Data rows:
# # # # #

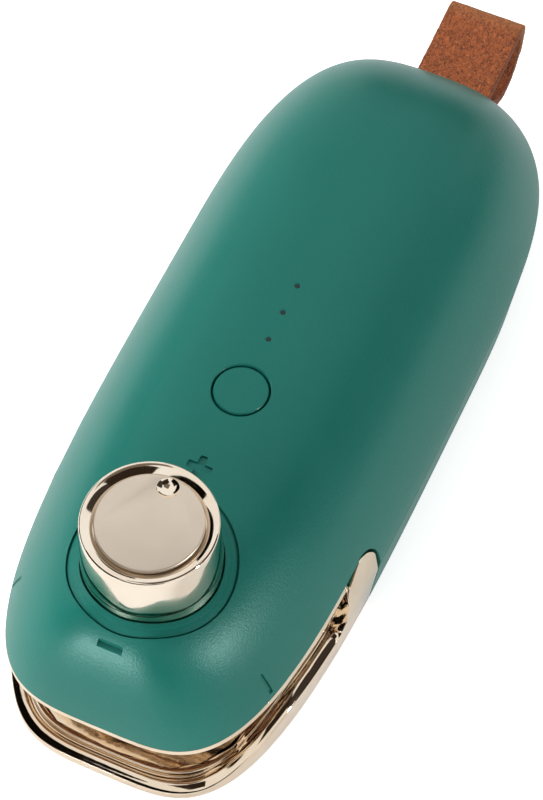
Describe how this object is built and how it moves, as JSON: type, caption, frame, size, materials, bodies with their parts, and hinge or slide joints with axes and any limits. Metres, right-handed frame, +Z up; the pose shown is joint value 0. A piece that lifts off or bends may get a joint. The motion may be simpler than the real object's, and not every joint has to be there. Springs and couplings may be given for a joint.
{
  "type": "mini bag sealer",
  "caption": "Hand-held mini heat sealer for bags: rounded green case, spring-open gilt jaw with a heated seal strip, dial knob, power button, indicator lamps and a leather loop.",
  "frame": {"origin": "under the middle of the case, on the flat underside of the base pad that the sealer stands on", "axes": "+Z up through the knob; +Y along the case from the mouth to the leather loop; +X to the right of someone looking along +Y"},
  "size_m": [0.043, 0.1213, 0.0385],
  "materials": {
    "case_green": "fine satin, deep teal green",
    "base_rubber": "matte",
    "gilt_plating": "pale gold electroplated plastic, mirror bright",
    "knob_gilt": "pale gold, polished",
    "knob_satin": "pale gold, satin with a polished dimple",
    "pad_silicone": "matte silicone",
    "heat_plastic": "heat resistant, matte",
    "ribbon_alloy": "plain resistance ribbon",
    "tape_cloth": "coated glass cloth tape",
    "bright_steel": "bright",
    "black_plastic": "matte",
    "board_green": "lacquered",
    "battery_foil": "foil pouch",
    "tan_leather": "tan-brown suede",
    "lamp_plastic": "smoked light pipe",
    "chip_white": "plain",
    "lead_rubber": "smooth sheath"
  },
  "bodies": {
    "case": {"top_shell": "case_green", "bottom_shell": "case_green", "base_pad": "base_rubber", "mouth_trim": "gilt_plating", "heater_holder": "heat_plastic", "heating_ribbon": "ribbon_alloy", "heater_tape": "tape_cloth", "jaw_pin": "bright_steel", "jaw_switch": "black_plastic", "dial_body": "black_plastic", "dial_nut": "bright_steel", "button_switch": "black_plastic", "circuit_board": "board_green", "port_board": "board_green", "usb_c_port": "bright_steel", "battery": "battery_foil", "strap_pin": "bright_steel", "lamp_lens_1": "lamp_plastic", "lamp_lens_2": "lamp_plastic", "lamp_lens_3": "lamp_plastic", "lamp_chip_1": "chip_white", "lamp_chip_2": "chip_white", "lamp_chip_3": "chip_white", "case_screw_1": "bright_steel", "case_screw_2": "bright_steel", "case_screw_3": "bright_steel", "case_screw_4": "bright_steel", "magnet_right": "bright_steel", "magnet_left": "bright_steel", "jaw_spring_right": "bright_steel", "jaw_spring_left": "bright_steel", "heater_lead_right": "lead_rubber", "heater_lead_left": "lead_rubber", "dial_lead": "lead_rubber", "battery_lead": "lead_rubber", "port_lead": "lead_rubber"},
    "jaw": {"lower_jaw": "gilt_plating", "jaw_carrier": "gilt_plating", "silicone_pad": "pad_silicone", "jaw_screw_right": "bright_steel", "jaw_screw_left": "bright_steel"},
    "knob": {"knob_cap": "knob_gilt", "knob_disc": "knob_satin", "dial_shaft": "bright_steel"},
    "button": {"power_button": "case_green"},
    "loop": {"strap": "tan_leather"}
  },
  "joints": [
    {"name": "jaw_hinge", "type": "hinge", "parent": "case", "child": "jaw", "pos_m": [0, -0.0209, 0.0139], "axis": [-1, 0, 0], "range_deg": [0, 14.5], "stiffness_Nm_per_rad": 0.3, "springref_deg": -17.19, "deforming": ["jaw_spring_right", "jaw_spring_left"]},
    {"name": "knob_turn", "type": "hinge", "parent": "case", "child": "knob", "pos_m": [0, -0.0371, 0.0335], "axis": [0, 0, 1], "range_deg": [0, 180]},
    {"name": "button_press", "type": "slide", "parent": "case", "child": "button", "axis": [0, 0, -1], "range_m": [0, 0.0006], "stiffness_N_per_m": 800, "springref_m": -0.0005},
    {"name": "strap_swing", "type": "hinge", "parent": "case", "child": "loop", "pos_m": [0.0011, 0.0478, 0.0119], "axis": [1, 0, 0], "range_deg": [-8, 8], "stiffness_Nm_per_rad": 0.02}
  ]
}
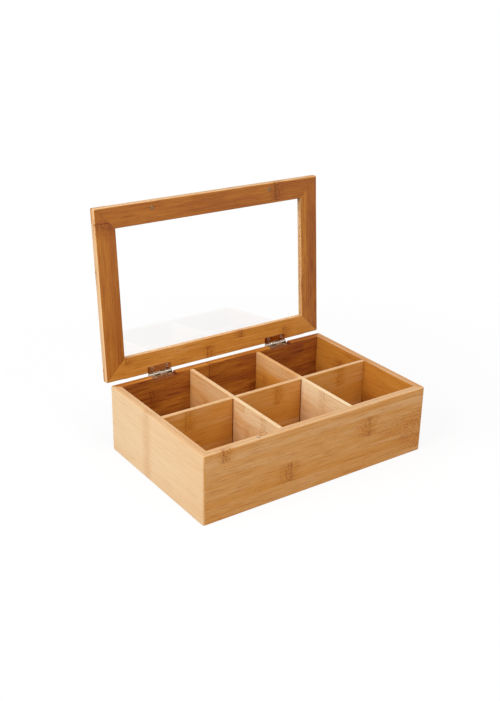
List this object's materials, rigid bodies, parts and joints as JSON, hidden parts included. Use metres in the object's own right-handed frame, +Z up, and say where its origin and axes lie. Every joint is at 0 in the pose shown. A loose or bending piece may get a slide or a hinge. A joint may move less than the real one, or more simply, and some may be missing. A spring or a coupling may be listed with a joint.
{
  "type": "tea bag organizer box",
  "caption": "Bamboo box divided into compartments for tea bags, with a mitred, framed clear window in a lid that stands open on small stop hinges.",
  "frame": {"origin": "middle of the flat underside of the box, on the surface that it stands on", "axes": "+X to the right along the length of the box, +Y to the hinge side at the back, +Z up; the lid is at rest standing open on its hinge stops"},
  "size_m": [0.304, 0.2248, 0.2813],
  "materials": {
    "bamboo_box": "satin lacquer on carbonised bamboo strips",
    "bamboo_divider": "satin lacquer on carbonised bamboo strips",
    "bamboo_lid": "satin lacquer on carbonised bamboo strips",
    "bamboo_key": "satin lacquer, end grain",
    "clear_pane": "polished clear sheet",
    "hinge_steel": "bright nickel-plated pressed steel",
    "screw_steel": "bright nickel-plated steel",
    "magnet_nickel": "nickel-plated disc magnet"
  },
  "bodies": {
    "box": {"front_wall": "bamboo_box", "back_wall": "bamboo_box", "left_wall": "bamboo_box", "right_wall": "bamboo_box", "bottom_panel": "bamboo_box", "long_divider": "bamboo_divider", "left_cross_divider": "bamboo_divider", "right_cross_divider": "bamboo_divider", "left_hinge_box_leaf": "hinge_steel", "left_hinge_pin": "hinge_steel", "right_hinge_box_leaf": "hinge_steel", "right_hinge_pin": "hinge_steel", "box_hinge_screws": "screw_steel", "box_magnets": "magnet_nickel"},
    "lid": {"lid_front_rail": "bamboo_lid", "lid_back_rail": "bamboo_lid", "lid_left_rail": "bamboo_lid", "lid_right_rail": "bamboo_lid", "lid_pane": "clear_pane", "lid_high_keys": "bamboo_key", "lid_low_keys": "bamboo_key", "left_hinge_lid_leaf": "hinge_steel", "right_hinge_lid_leaf": "hinge_steel", "lid_hinge_screws": "screw_steel", "lid_magnets": "magnet_nickel"}
  },
  "joints": [
    {"name": "lid_hinge", "type": "hinge", "parent": "box", "child": "lid", "pos_m": [0, 0.1012, 0.07945], "axis": [1, 0, 0], "range_deg": [0, 94.5]}
  ]
}
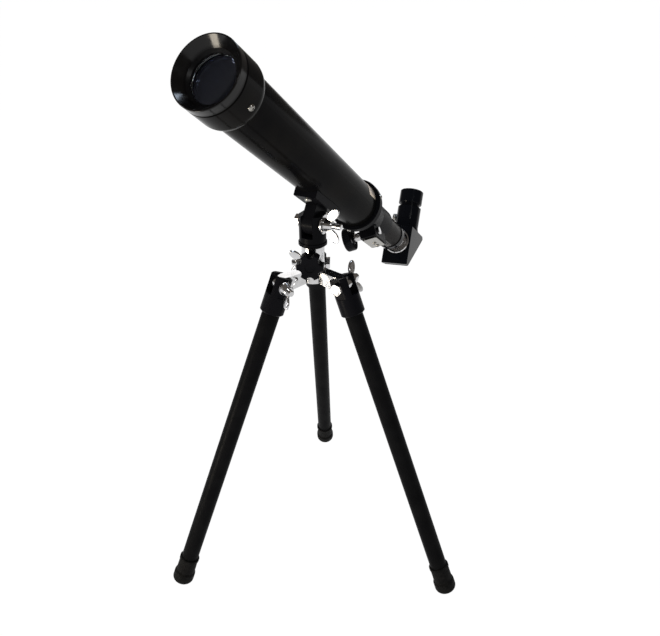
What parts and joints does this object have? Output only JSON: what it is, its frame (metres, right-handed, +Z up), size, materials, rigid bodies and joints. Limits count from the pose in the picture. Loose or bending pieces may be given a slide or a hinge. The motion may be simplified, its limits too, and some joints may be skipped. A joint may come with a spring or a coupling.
{
  "type": "telescope on tripod",
  "caption": "Small refracting telescope with a star diagonal and eyepiece, on a folding table-top tripod with an altitude and azimuth head.",
  "frame": {"origin": "bottom centre of the whole object's bounding box, on the surface that the feet stand on", "axes": "+Z up; the telescope points towards -Y and up; +X is the altitude wing nut's side"},
  "size_m": [0.3022, 0.4854, 0.5956],
  "materials": {
    "tube_paint": "gloss black paint",
    "cell_plastic": "black",
    "gloss_plastic": "moulded gloss black",
    "black_plastic": "moulded satin black",
    "black_casting": "satin black enamel",
    "leg_paint": "satin black",
    "draw_enamel": "gloss black",
    "foot_rubber": "moulded rubber",
    "chrome": "bright plate",
    "bright_screws": "nickel plate",
    "thumb_screws": "knurled",
    "rack_steel": "machined",
    "spacer_foil": "thin foil",
    "plate_foil": "satin foil",
    "optical_glass": "coated",
    "stop_black": "flat black"
  },
  "bodies": {
    "tripod": {"crown": "chrome"},
    "lock_knob": {"lock_knob": "black_plastic", "lock_knob_stud": "bright_screws"},
    "rear_leg": {"rear_leg_cap": "black_plastic", "rear_leg_tube": "leg_paint", "rear_leg_foot": "foot_rubber", "rear_pivot_bolt_and_washer": "chrome"},
    "rear_wing_nut": {"rear_pivot_wing_nut": "chrome"},
    "left_leg": {"left_leg_cap": "black_plastic", "left_leg_tube": "leg_paint", "left_leg_foot": "foot_rubber", "left_pivot_bolt_and_washer": "chrome"},
    "left_wing_nut": {"left_pivot_wing_nut": "chrome"},
    "right_leg": {"right_leg_cap": "black_plastic", "right_leg_tube": "leg_paint", "right_leg_foot": "foot_rubber", "right_pivot_bolt_and_washer": "chrome"},
    "right_wing_nut": {"right_pivot_wing_nut": "chrome"},
    "head": {"centre_post": "chrome", "head_yoke": "black_casting", "altitude_washers": "chrome", "altitude_bolt": "chrome"},
    "altitude_nut": {"altitude_wing_nut": "chrome"},
    "telescope": {"main_tube": "tube_paint", "objective_hood": "tube_paint", "lens_cell": "cell_plastic", "lens_retaining_ring": "gloss_plastic", "crown_lens": "optical_glass", "flint_lens": "optical_glass", "lens_spacer": "spacer_foil", "hood_screws": "bright_screws", "tube_baffle": "cell_plastic", "spec_plate": "plate_foil", "saddle": "black_casting", "saddle_screws": "bright_screws", "saddle_nuts": "bright_screws", "focuser_housing": "gloss_plastic", "flange_screws": "bright_screws", "pinion_cover": "chrome", "pinion_cover_screws": "bright_screws", "pinion_bush": "chrome", "tension_screw": "bright_screws"},
    "focus_knob": {"pinion_shaft": "chrome", "focus_knob": "gloss_plastic"},
    "draw_tube": {"draw_tube": "draw_enamel", "focus_rack": "rack_steel", "draw_tube_end": "gloss_plastic"},
    "diagonal_lock": {"diagonal_lock_screw": "thumb_screws"},
    "diagonal": {"diagonal_barrel": "chrome", "diagonal_housing": "gloss_plastic", "prism": "optical_glass", "prism_spring": "bright_screws", "prism_cover": "gloss_plastic", "prism_cover_screws": "bright_screws"},
    "eyepiece_lock": {"eyepiece_lock_screw": "thumb_screws"},
    "eyepiece": {"eyepiece_barrel": "chrome", "eyepiece_body": "gloss_plastic", "eye_lens": "optical_glass", "field_lens": "optical_glass", "field_stop": "stop_black"}
  },
  "joints": [
    {"name": "lock_knob_turn", "type": "hinge", "parent": "tripod", "child": "lock_knob", "pos_m": [-0.02902, -0.09658, 0.3775], "axis": [0.3584, -0.9336, 0], "range_deg": [0, 360]},
    {"name": "rear_leg_fold", "type": "hinge", "parent": "tripod", "child": "rear_leg", "pos_m": [-0.05121, -0.04465, 0.3561], "axis": [-0.9114, -0.4115, 0], "range_deg": [0, 21.9]},
    {"name": "rear_wing_nut_turn", "type": "hinge", "parent": "rear_leg", "child": "rear_wing_nut", "pos_m": [-0.06579, -0.05123, 0.3561], "axis": [-0.9114, -0.4115, 0], "range_deg": [0, 180]},
    {"name": "left_leg_fold", "type": "hinge", "parent": "tripod", "child": "left_leg", "pos_m": [-0.05749, -0.10755, 0.3561], "axis": [0.8121, -0.5835, 0], "range_deg": [0, 21.9]},
    {"name": "left_wing_nut_turn", "type": "hinge", "parent": "left_leg", "child": "left_wing_nut", "pos_m": [-0.0445, -0.11689, 0.3561], "axis": [0.8121, -0.5835, 0], "range_deg": [0, 180]},
    {"name": "right_leg_fold", "type": "hinge", "parent": "tripod", "child": "right_leg", "pos_m": [0.00013, -0.08154, 0.3561], "axis": [0.0993, 0.9951, 0], "range_deg": [0, 21.9]},
    {"name": "right_wing_nut_turn", "type": "hinge", "parent": "right_leg", "child": "right_wing_nut", "pos_m": [0.00172, -0.06562, 0.3561], "axis": [0.0993, 0.9951, 0], "range_deg": [0, 180]},
    {"name": "azimuth", "type": "hinge", "parent": "tripod", "child": "head", "pos_m": [-0.03619, -0.07791, 0.393], "axis": [0, 0, 1], "continuous": true},
    {"name": "altitude", "type": "hinge", "parent": "head", "child": "telescope", "pos_m": [-0.03619, -0.07791, 0.4151], "axis": [-1, 0, 0], "range_deg": [-49, 26]},
    {"name": "altitude_nut_turn", "type": "hinge", "parent": "head", "child": "altitude_nut", "pos_m": [-0.01819, -0.07791, 0.4151], "axis": [1, 0, 0], "range_deg": [0, 180]},
    {"name": "focus_slide", "type": "slide", "parent": "telescope", "child": "draw_tube", "axis": [0, 0.8275, -0.5614], "range_m": [-0.015, 0.025]},
    {"name": "focus_knob_turn", "type": "hinge", "parent": "telescope", "child": "focus_knob", "pos_m": [-0.02584, 0.04258, 0.36374], "axis": [-0.8988, -0.2461, -0.3628], "range_deg": [-216, 360]},
    {"name": "diagonal_turn", "type": "hinge", "parent": "draw_tube", "child": "diagonal", "pos_m": [-0.03619, 0.18524, 0.29258], "axis": [0, -0.8275, 0.5614], "continuous": true},
    {"name": "diagonal_lock_turn", "type": "hinge", "parent": "draw_tube", "child": "diagonal_lock", "pos_m": [-0.05237, 0.13805, 0.33881], "axis": [-0.809, 0.33, 0.4864], "range_deg": [0, 360]},
    {"name": "eyepiece_lock_turn", "type": "hinge", "parent": "diagonal", "child": "eyepiece_lock", "pos_m": [-0.05605, 0.20729, 0.32509], "axis": [-0.9954, -0.0538, -0.0793], "range_deg": [0, 360]},
    {"name": "eyepiece_slide", "type": "slide", "parent": "diagonal", "child": "eyepiece", "axis": [-0.0958, 0.5588, 0.8237], "range_m": [0, 0.025]}
  ],
  "couplings": [
    {"joint": "focus_knob_turn", "follows": "focus_slide", "rad_per_m": 250}
  ]
}
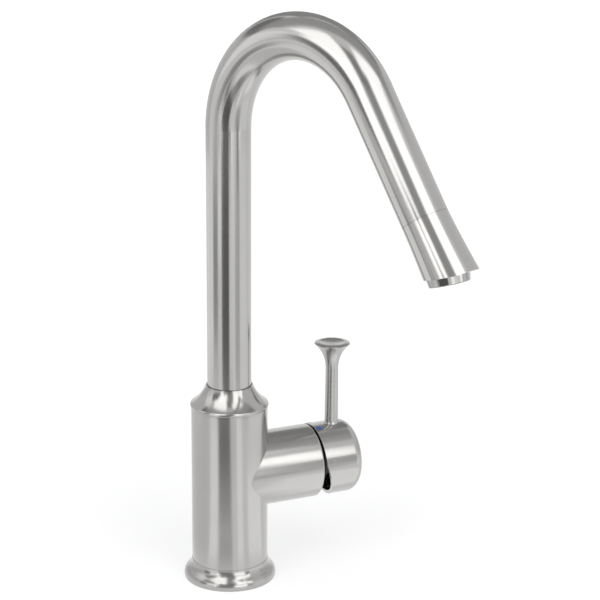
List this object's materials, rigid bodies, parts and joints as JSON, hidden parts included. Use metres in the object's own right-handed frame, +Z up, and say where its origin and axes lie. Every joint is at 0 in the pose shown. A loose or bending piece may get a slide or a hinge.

# # # # #

Request: Where a line of the entries contains the word "parts", copy that line.

Task result:
Describe how this object is built and how it moves, as JSON: type, caption, frame, size, materials, bodies with their parts, and hinge or slide joints with axes and any limits. Metres, right-handed frame, +Z up; the pose shown is joint value 0. A piece that lifts off or bends may get a joint. The motion may be simpler than the real object's, and not every joint has to be there. Springs and couplings may be given for a joint.
List this object's materials, rigid bodies, parts and joints as JSON, hidden parts included. Use metres in the object's own right-handed frame, +Z up, and say where its origin and axes lie. Every joint is at 0 in the pose shown. A loose or bending piece may get a slide or a hinge. A joint may move less than the real one, or more simply, and some may be missing. A spring or a coupling may be listed with a joint.
What parts and joints does this object have? Output only JSON: what it is, its frame (metres, right-handed, +Z up), size, materials, rigid bodies and joints. Limits count from the pose in the picture. Loose or bending pieces may be given a slide or a hinge. The motion may be simplified, its limits too, and some joints may be skipped. A joint may come with a spring or a coupling.
List this object's materials, rigid bodies, parts and joints as JSON, hidden parts included. Use metres in the object's own right-handed frame, +Z up, and say where its origin and axes lie. Every joint is at 0 in the pose shown. A loose or bending piece may get a slide or a hinge.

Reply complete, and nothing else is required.